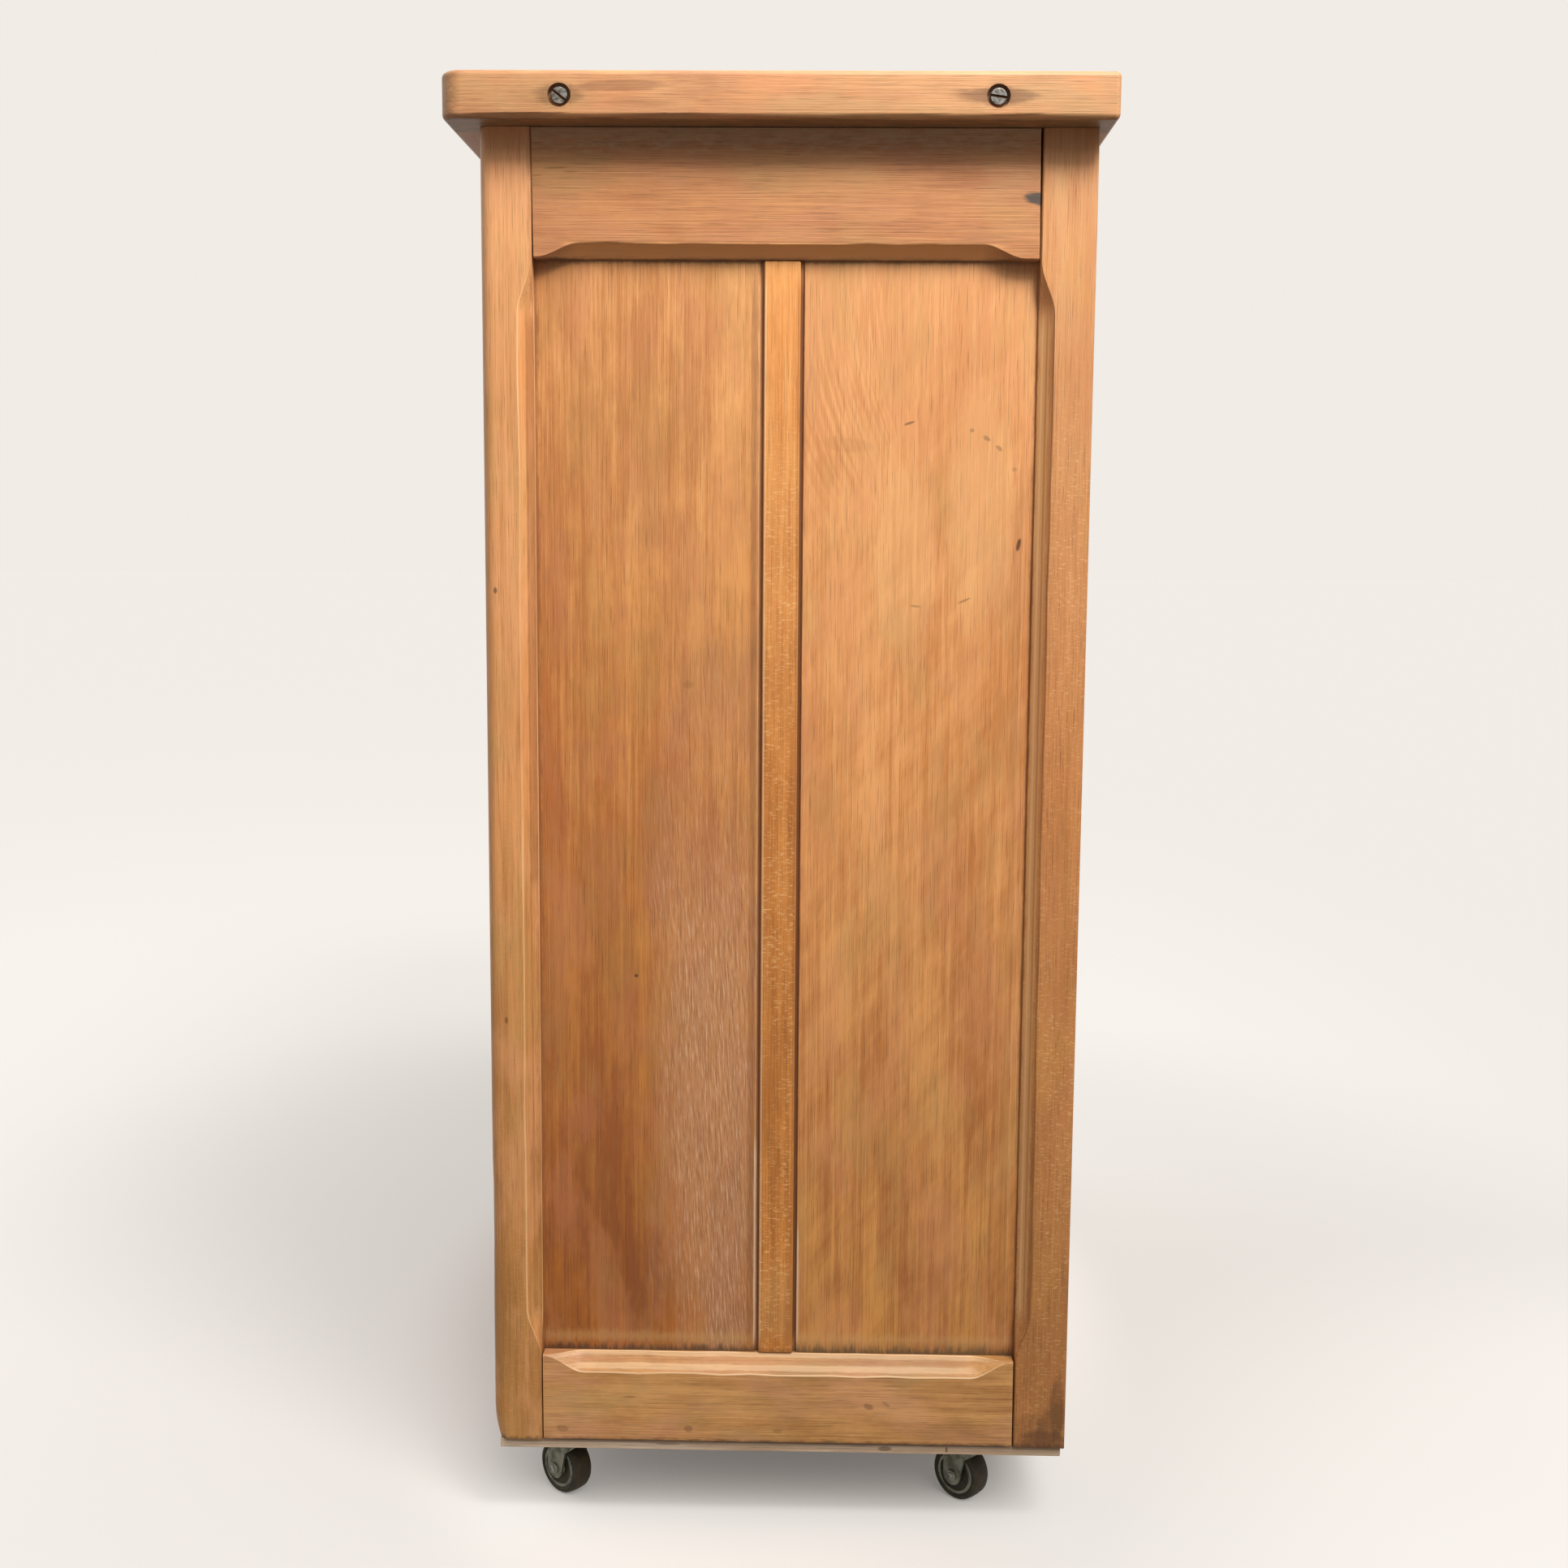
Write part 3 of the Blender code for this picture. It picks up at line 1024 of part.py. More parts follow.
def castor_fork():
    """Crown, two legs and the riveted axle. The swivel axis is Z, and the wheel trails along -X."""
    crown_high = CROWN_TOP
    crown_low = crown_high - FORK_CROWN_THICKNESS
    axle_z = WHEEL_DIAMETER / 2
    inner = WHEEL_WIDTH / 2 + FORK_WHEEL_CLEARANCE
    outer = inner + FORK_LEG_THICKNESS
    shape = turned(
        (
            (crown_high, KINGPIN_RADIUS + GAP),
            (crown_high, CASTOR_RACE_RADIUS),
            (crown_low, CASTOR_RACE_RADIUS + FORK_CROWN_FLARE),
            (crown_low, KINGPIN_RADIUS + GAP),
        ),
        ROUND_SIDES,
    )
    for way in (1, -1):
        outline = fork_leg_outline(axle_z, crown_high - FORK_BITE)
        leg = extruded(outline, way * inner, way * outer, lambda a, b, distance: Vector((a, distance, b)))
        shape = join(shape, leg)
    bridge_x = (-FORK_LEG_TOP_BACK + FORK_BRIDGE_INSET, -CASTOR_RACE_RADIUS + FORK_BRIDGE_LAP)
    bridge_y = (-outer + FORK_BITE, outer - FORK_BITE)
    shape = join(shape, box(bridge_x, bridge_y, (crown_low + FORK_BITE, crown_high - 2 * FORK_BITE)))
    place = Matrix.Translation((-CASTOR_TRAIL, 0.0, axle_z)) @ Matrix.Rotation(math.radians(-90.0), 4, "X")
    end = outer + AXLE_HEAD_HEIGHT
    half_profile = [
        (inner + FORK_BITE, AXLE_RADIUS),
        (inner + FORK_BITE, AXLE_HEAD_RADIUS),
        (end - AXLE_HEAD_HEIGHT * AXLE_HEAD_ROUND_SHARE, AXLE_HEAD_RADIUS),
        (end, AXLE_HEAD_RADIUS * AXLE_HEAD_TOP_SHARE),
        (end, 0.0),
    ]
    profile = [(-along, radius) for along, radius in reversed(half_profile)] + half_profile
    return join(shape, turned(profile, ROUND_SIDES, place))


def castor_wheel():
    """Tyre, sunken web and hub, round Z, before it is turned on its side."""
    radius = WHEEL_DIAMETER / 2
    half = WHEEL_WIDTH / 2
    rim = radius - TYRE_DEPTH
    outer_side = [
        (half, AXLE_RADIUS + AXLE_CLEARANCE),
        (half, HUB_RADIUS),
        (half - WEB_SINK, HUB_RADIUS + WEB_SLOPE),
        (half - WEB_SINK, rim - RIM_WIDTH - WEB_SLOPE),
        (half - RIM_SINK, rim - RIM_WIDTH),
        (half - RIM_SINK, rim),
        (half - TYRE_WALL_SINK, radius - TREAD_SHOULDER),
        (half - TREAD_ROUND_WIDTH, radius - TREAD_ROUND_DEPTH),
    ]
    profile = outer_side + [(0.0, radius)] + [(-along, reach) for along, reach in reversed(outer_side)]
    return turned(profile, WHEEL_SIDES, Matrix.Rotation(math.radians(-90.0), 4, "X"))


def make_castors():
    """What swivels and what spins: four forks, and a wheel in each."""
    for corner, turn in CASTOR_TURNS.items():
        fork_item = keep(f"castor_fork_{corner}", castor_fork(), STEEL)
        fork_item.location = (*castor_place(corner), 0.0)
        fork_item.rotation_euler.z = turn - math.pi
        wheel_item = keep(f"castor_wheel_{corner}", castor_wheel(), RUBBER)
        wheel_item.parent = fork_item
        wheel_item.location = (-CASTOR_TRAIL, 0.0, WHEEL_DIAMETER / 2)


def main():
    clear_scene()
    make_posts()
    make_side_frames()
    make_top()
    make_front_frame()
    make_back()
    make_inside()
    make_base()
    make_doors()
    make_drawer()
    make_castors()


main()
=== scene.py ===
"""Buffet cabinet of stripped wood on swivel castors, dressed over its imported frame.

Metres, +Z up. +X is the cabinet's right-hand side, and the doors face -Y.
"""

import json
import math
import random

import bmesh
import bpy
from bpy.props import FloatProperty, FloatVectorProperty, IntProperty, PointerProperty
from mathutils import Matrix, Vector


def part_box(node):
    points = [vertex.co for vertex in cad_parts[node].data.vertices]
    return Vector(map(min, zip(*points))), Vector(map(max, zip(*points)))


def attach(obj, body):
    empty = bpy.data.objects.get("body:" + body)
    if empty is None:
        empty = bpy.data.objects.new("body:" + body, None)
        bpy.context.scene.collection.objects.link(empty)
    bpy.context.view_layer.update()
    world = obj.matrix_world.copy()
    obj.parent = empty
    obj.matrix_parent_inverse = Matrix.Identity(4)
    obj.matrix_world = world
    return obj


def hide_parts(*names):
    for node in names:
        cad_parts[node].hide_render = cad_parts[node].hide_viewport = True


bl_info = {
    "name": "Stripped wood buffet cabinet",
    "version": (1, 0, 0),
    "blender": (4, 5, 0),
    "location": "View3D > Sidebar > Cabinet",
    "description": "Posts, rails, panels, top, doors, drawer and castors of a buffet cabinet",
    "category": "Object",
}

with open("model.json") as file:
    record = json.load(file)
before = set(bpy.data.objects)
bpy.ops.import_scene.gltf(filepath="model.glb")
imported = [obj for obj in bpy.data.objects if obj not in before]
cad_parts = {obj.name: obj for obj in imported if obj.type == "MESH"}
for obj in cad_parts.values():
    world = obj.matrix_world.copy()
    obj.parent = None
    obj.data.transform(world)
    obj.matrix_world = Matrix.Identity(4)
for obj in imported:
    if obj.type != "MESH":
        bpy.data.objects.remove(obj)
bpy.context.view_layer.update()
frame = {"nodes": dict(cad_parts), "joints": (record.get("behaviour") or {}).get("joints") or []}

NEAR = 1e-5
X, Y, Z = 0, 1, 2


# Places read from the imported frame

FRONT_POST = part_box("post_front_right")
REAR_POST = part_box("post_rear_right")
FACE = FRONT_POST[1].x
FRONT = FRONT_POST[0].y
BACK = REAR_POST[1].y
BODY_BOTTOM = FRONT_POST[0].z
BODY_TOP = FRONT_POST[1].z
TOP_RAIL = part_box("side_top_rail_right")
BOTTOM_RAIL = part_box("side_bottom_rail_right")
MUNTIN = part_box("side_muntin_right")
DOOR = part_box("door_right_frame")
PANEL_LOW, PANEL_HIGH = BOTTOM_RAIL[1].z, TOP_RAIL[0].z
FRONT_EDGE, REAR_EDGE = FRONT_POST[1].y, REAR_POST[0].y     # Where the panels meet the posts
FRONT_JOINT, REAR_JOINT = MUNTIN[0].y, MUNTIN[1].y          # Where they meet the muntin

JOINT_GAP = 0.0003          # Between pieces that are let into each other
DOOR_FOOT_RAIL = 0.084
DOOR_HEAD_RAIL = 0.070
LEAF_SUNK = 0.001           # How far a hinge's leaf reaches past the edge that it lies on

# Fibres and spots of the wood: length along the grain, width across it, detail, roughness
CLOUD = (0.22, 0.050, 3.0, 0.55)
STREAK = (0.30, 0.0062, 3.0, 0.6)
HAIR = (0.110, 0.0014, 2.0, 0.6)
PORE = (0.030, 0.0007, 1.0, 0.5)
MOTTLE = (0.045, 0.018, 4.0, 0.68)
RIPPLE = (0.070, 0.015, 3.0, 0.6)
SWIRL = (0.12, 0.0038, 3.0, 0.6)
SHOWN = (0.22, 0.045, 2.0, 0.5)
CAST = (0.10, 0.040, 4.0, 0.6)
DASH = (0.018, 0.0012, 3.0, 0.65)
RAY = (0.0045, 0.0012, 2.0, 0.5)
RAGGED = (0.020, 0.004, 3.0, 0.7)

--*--

Exercise:
Show every line of the listing in which the string "before" can be found.

Solution to the problem:
    """Tyre, sunken web and hub, round Z, before it is turned on its side."""
before = set(bpy.data.objects)
imported = [obj for obj in bpy.data.objects if obj not in before]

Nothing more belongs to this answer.